I have come under the public eye since last year, when I was jointly awarded with Doctor Julian Schwinger from Harvard University and Doctor Sin-Itiro Tomonaga from Tokyo University the Nobel Prize for Physics, for our work on quantum electrodynamics. Don’t worry, I won’t try to explain it to you. And, last December, I got to be in Stockholm and thank all my friends and family for the kind notes they had sent me to congratulate me on this great honour.
Among those notes was one sent by our Vice-President, Hubert Humphrey, a man who I admire greatly for his work in the service of this nation. In this letter he hoped that I would continue to make many more notable contributions to Man’s unending quest for knowledge. It was that moment I understood what I must do next.
I reflected about this land I have come to call home. California. I have grown roots here, I have had a son in this beautiful land, and I have made great work in this State and for this State. Besides my work at the University, I represented our scientific community in the atomic peace conference in Geneva, wrote textbooks to teach our students in physics, in a way that will make them more enthusiastic and better at physics and all other sciences they set their minds unto, and I have served in the State Curriculum Commission, where I saw first-hand the sorry state of textbooks used in our education system.
If we are to create science, we must first create scientists. If I am to fulfil what Mr. Humphrey asked of him, I believe it is my duty to, more than pursue my own questions in the closed rooms of the University, to build a better and stronger foundation for the scientific achievements of everybody, out here, in the open skies of our fine State.
With that in mind, I have decided to officially stand as candidate for the Democratic nomination for Governor of California. I have chosen to run for the Democratic Party because I have come to see its work has been paramount for the technological and cultural development of our nation, one in which our State of California has always been a leader.
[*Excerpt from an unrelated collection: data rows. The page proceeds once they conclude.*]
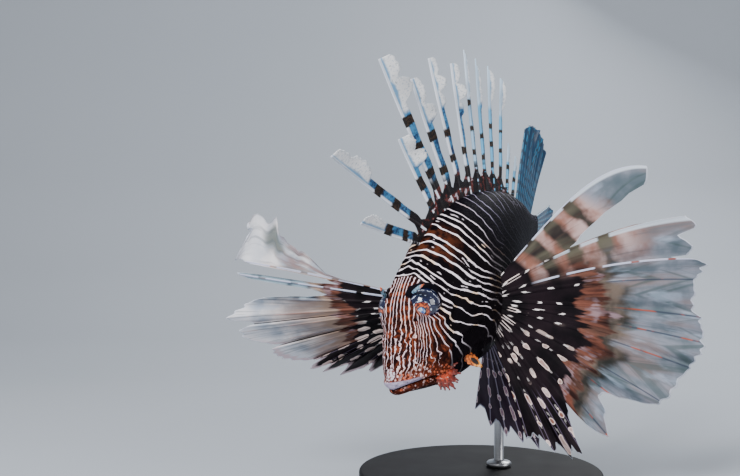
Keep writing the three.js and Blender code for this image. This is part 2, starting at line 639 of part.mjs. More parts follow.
// Display stand: a round base with a soft edge, and a rod on a foot up to the belly
function turned(profile, x, y, around) {
  return solid(loft(profile.map(([radius, z]) => {
    const ring = [];
    for (let i = 0; i < around; i += 1) {
      const a = (2 * Math.PI * i) / around;
      ring.push(new THREE.Vector3(x + radius * Math.cos(a), y + radius * Math.sin(a), z));
    }
    return ring;
  })));
}
const baseProfile = [
  [BASE_RADIUS - 1, 0],
  [BASE_RADIUS, 1],
  [BASE_RADIUS, BASE_HEIGHT - BASE_EDGE],
  [BASE_RADIUS - BASE_EDGE, BASE_HEIGHT],
];
add('stand_base', turned(baseProfile, 0, 0, 48), 0x2b2b2e, 0.4);
const rodTop = place(ROD_STATION, 0, 0);
const rodProfile = [
  [FOOT_RADIUS, BASE_HEIGHT + GAP],
  [FOOT_RADIUS, BASE_HEIGHT + FOOT_HEIGHT],
  [ROD_RADIUS, BASE_HEIGHT + FOOT_HEIGHT + 2],
  [ROD_RADIUS, rodTop.z],
];
const rodFoot = place(ROD_STATION, 0, belly(ROD_STATION));
const rod = turned(rodProfile, rodFoot.x, rodFoot.y, 20).subtract(grownBody);
add('stand_rod', rod, 0xb8babd, 0.3, 0.9);

export default group;
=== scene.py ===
import bpy
import numpy as np
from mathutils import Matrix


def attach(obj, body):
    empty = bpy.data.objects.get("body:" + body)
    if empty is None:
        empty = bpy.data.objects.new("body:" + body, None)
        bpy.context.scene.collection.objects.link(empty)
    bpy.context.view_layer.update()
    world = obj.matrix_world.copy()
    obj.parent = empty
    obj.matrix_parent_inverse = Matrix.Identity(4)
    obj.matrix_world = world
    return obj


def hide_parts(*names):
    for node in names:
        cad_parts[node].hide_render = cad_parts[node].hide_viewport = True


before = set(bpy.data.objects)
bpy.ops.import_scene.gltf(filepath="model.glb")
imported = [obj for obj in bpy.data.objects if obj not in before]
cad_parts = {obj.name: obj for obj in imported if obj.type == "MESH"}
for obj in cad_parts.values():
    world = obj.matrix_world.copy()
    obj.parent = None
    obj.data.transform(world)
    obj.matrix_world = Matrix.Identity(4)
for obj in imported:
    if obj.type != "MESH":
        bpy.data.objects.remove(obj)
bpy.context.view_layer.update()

# The view: the camera looks level at the fish from 74 cm away, as wide as the photograph,
# and the fish comes head down towards the viewer's left.
PICTURE_WIDTH = 740
FOCAL_PIXELS = 1016.6
SENSOR_WIDTH = 36
camera = bpy.data.objects.new("camera", bpy.data.cameras.new("camera"))
camera.data.sensor_width = SENSOR_WIDTH
camera.data.lens = FOCAL_PIXELS * SENSOR_WIDTH / PICTURE_WIDTH
camera.location = (-0.080, -0.740, 0.180)
camera.rotation_euler = (np.pi / 2, 0, 0)
bpy.context.scene.collection.objects.link(camera)
bpy.context.scene.camera = camera


# The skin: head, lower jaw, trunk and tail stalk are one skin of small scales over the
# flesh, near black with thin white lines, and redder on the face. In millimetres: s runs
# from the snout to the tail's root, l to the fish's left and u up its back.
STANDARD_LENGTH = 270
SKULL_LENGTH = 85
YAW, YAW_LOST = 37, 17
PITCH, PITCH_LOST, PITCH_EASE = 32, 38, 1.3
ROLL, ROLL_LOST = 10, 17
SHOULDER_STATION = 100
SHOULDER = np.array([-17.0, -33.0, 144.0])
OUTLINE = np.array([
    [-2, -6, -8.8, 1.6], [0, -3.4, -11, 5], [4, 0.5, -14, 8.8], [13, 9.5, -19.5, 14.5],
    [27, 23, -27.5, 19.5], [40, 34, -33.5, 22.5], [54, 40.5, -38.5, 25.5], [68, 44, -42, 28],
    [81, 48, -45, 29.2], [95, 52, -47, 29.2], [108, 54, -47.8, 28.4], [135, 53, -46.5, 24.3],
    [162, 46.5, -41, 19], [189, 36.5, -31.5, 13.5], [216, 25, -21.5, 9.2], [238, 16, -15, 6],
    [254, 13.5, -13, 4.2], [270, 14.5, -14.5, 2.7],
])
MIDDLE_HEIGHT = 0.52
GILL_EDGE = 84
GILL_BOW, GILL_BOW_SPREAD = 12, 28
STALK_END = 265
EYE_STATION, EYE_SIDE, EYE_HEIGHT, EYE_RADIUS = 47, 12.5, 23, 11
MOUTH = np.array([[-6, -6.5], [4, -8.5], [18, -14], [31, -22], [37, -30]])
NOSTRILS = [[24, 14.5, 1.5], [32, 21.5, 1.3]]
KNOB = [3.7, -1.6, 0.1]
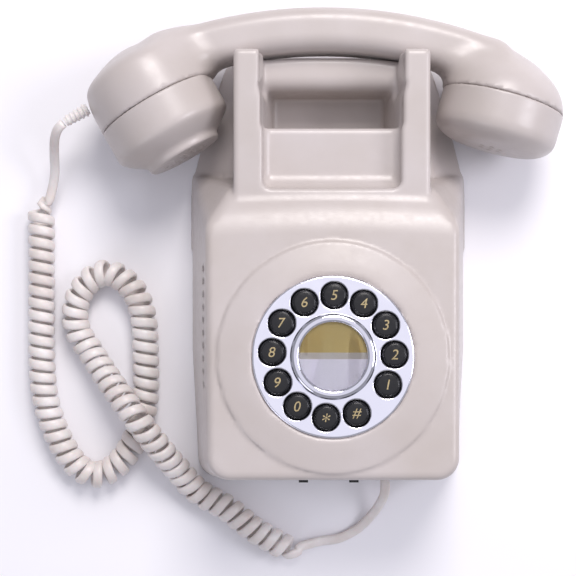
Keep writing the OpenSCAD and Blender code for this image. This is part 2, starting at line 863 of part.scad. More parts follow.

I embark on a great quest, one that goes beyond my usual tasks. I face many challenges, but I have hope that, through sheer determination, I may come to face them all. I believe in the people of California and ask that, if you believe in me, if you believe in science and in the progress of the United States, that you support this quest to have it be so. I think we live in an Age of Science, an age in which each man is challenged to overcome barriers that once stood on his way and in which we, as a nation, advance beyond all odds to create something grander than ourselves. I believe that, if we put our minds to it, we, the people of California, can accomplish anything. I hope you too can believe in the Age of Science. Let us then see this age fulfilled.
Thank you.”
The full speech took around ten minutes to be said, with a few intervals for laughter and clapping. Although somewhat short, the point was set across – Professor Feynman intended to become Governor of California. His approach, based on his experience with the education policies of the State, and in his hopeful view of the future as ultimately scientific, was odd but very well received, not only by the audience in the room, but by the many Californians witnessing it through their televisions.
So near the climax of the Space Race that had the United States in uproar around building increasingly better spacecrafts to accomplish late President Kennedy’s goals of landing a man on the Moon, the ideals that Feynman took as his own, of technological progress and of being leaders in innovation, resonated with the people, especially among the younger generations, who saw in Feynman’s call for education reform a gateway for the grievances of the university students, whose protests at Berkeley had sparked a debate that would have paramount importance during the campaign.